Environmental hygiene is all-too-often overlooked and underappreciated in the infection prevention and control field. The personnel are critical to protecting patients and staff against dangerous pathogens. Didier Pittet, MD, MS, CBE, the hospital epidemiologist and director of the Infection Control Programme & World Health Organization (WHO) Collaborating Centre on Infection Prevention and Control and Antimicrobial Resistance, University of Geneva Hospitals and Faculty of Medicine, wants to highlight how important environmental hygiene is and spread the message worldwide.
Pittet has an extensive list of honors and credits for his life-long work in epidemiology, environmental hygiene, and infection prevention.

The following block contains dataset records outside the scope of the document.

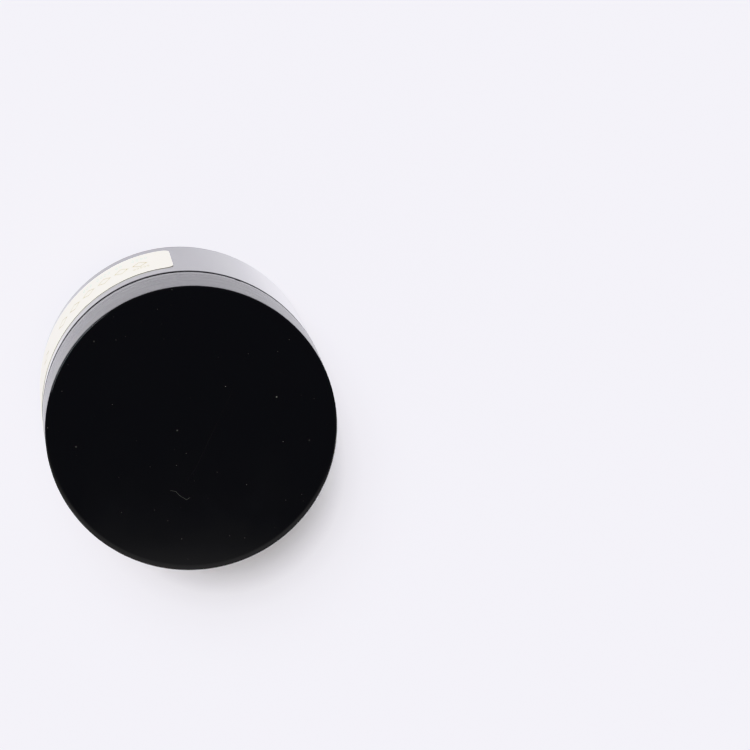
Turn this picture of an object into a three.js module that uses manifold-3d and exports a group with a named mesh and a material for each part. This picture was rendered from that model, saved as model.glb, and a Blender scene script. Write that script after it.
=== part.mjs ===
// A 50 ml double-walled cosmetic cream jar with a screw lid, in millimetres, +Z up.
// The origin is the centre of the base, where the jar stands. The label's middle faces -Y, the front.
//
// jar:          outer_jar (glossy shell), inner_jar (cup with the threaded neck), side_label
// sealing disc: sealing_disc, which plugs the mouth and is pulled out by its tab
// lid:          lid_shell (outer cap), lid_insert (threaded inner cap), lid_gasket (foam wad)
//
// The closure has a right-hand thread with two starts. Turned anticlockwise, seen from above, the lid rises.
import * as THREE from "three";
import { mergeVertices } from "three/addons/utils/BufferGeometryUtils.js";
import Module from "manifold-3d";

// Driving dimensions
const RADIUS = 32; // the widest radius, where jar and lid meet
const HEIGHT = 49; // from the base to the lid's face
const LID_HEIGHT = 15; // how far the lid's skirt reaches down from its face
const SEAM = 1.2; // the open line between skirt and jar
const OUTER_WALL = 3.8;
const INNER_WALL = 1.3;
const MOUTH_RADIUS = 24.5;
const LEAD = 6; // how far one turn lifts the lid
const STARTS = 2;
const LID_DRAFT = 0.15; // how much the lid narrows from its skirt's edge to its face
const JAR_DRAFT = 0.3; // how much the jar narrows from its top to its heel
const FIT = 0.1; // play between two pieces that touch
const SEGMENTS = 72;

// Label, in millimetres and degrees
const LABEL_BOTTOM = 7;
const LABEL_TOP = 27;
const LABEL_ARC = 210;
const LABEL_CORNER = 1.8;
const LABEL_THICKNESS = 0.15;
const GLUE = 0.05;

// Levels, from the jar's top edge to the underside of the lid
const skirtEnd = HEIGHT - LID_HEIGHT;
const jarTop = skirtEnd - SEAM;
const collarTop = skirtEnd + 1.3;
const flangeTop = collarTop - FIT;
const flangeThickness = 1.4;
const seat = flangeTop - flangeThickness - FIT;
const insertBottom = collarTop + 0.6;
const shellTopThickness = 1.8;
const insertTop = HEIGHT - shellTopThickness - FIT;
const insertCeiling = insertTop - 1.15;
const gasketTop = insertCeiling - FIT / 2;
const gasketBottom = gasketTop - 1.05;
const discTop = gasketBottom - FIT;
const discFlangeBottom = discTop - 0.8;
const rimTop = discFlangeBottom - FIT / 2;

// Radii that neighbours share
const boreRadius = RADIUS - OUTER_WALL;
const counterboreRadius = boreRadius + 0.7;
const collarRadius = counterboreRadius + 0.8;
const neckRadius = MOUTH_RADIUS + 2.1;
const shellWall = 1.8;
const insertLipRadius = RADIUS - LID_DRAFT - shellWall - FIT;

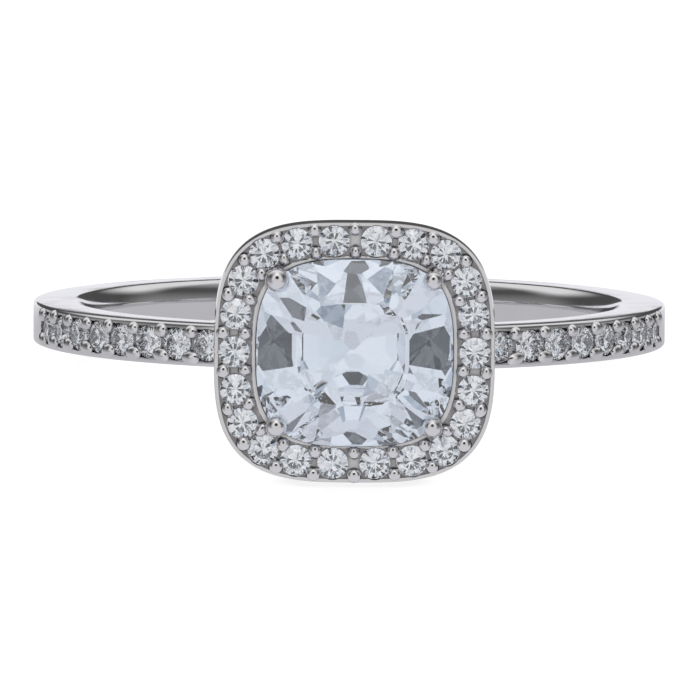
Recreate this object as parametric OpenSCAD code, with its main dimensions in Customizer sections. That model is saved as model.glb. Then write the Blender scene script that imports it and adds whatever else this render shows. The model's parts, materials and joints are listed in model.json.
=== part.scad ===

Most noteworthy for this interview, he is credited with revolutionizing patient care processes in hospitals by replacing hand washing with soap and water with the systematic use of alcohol-based handrubs and spreading this change in practice to health care centers around the world. This is called the “Clean Hands Initiative.”
Episode Highlights
- How did the Clean Hospitals Day come about? 1:26
- What are the biggest challenges in environmental hygiene today? 12:59
- What are your future plans for the Clean Hospitals Day Conference? 19:27
- Do you have anything else you would like to add? 21:28
Now Pittet has shifted his focus to another integral aspect of infection prevention in hospitals, called the “Clean Hospital Initiative.” Ahead of the upcoming Clean Hospitals Day Conference, Pittet joins Infection Control Today®(ICT®) to discuss the biggest challenges facing environmental hygiene personnel.
The Clean Hospitals Day Conference will be held October 20, 2022, in Geneva, Switzerland, where the attendees and presenters will tackle the challenge of increasing the “global visibility and recognition of the importance of health care environmental hygiene, provide stronger focus and guidance, and encourage the creation of global standards for environmental hygiene,” as noted on the Clean Hospital’s website.
However, only talking about environmental hygiene to other experts about the challenges is not enough, Pittet told ICT®. “We need to sensitize [hospitals] to the importance of health care environmental hygiene. There are too many hospitals around the world that I have visited, where it's just left like this: either it's a private company will [do the cleaning], and sometimes that [should be] a professional’s work. Cleaning a hospital is not cleaning a hotel [because] patients are coming to the hospitals. Environmental protection in a hotel or at home has nothing to do with environmental protection in a hospital or in a long-term care facility, even where many people are living today. So, this is an important problem. And we want to address it with my friends and colleagues from around the world [at the conference]. Again, in a public private/partnership and academic action that we all want to carry over.”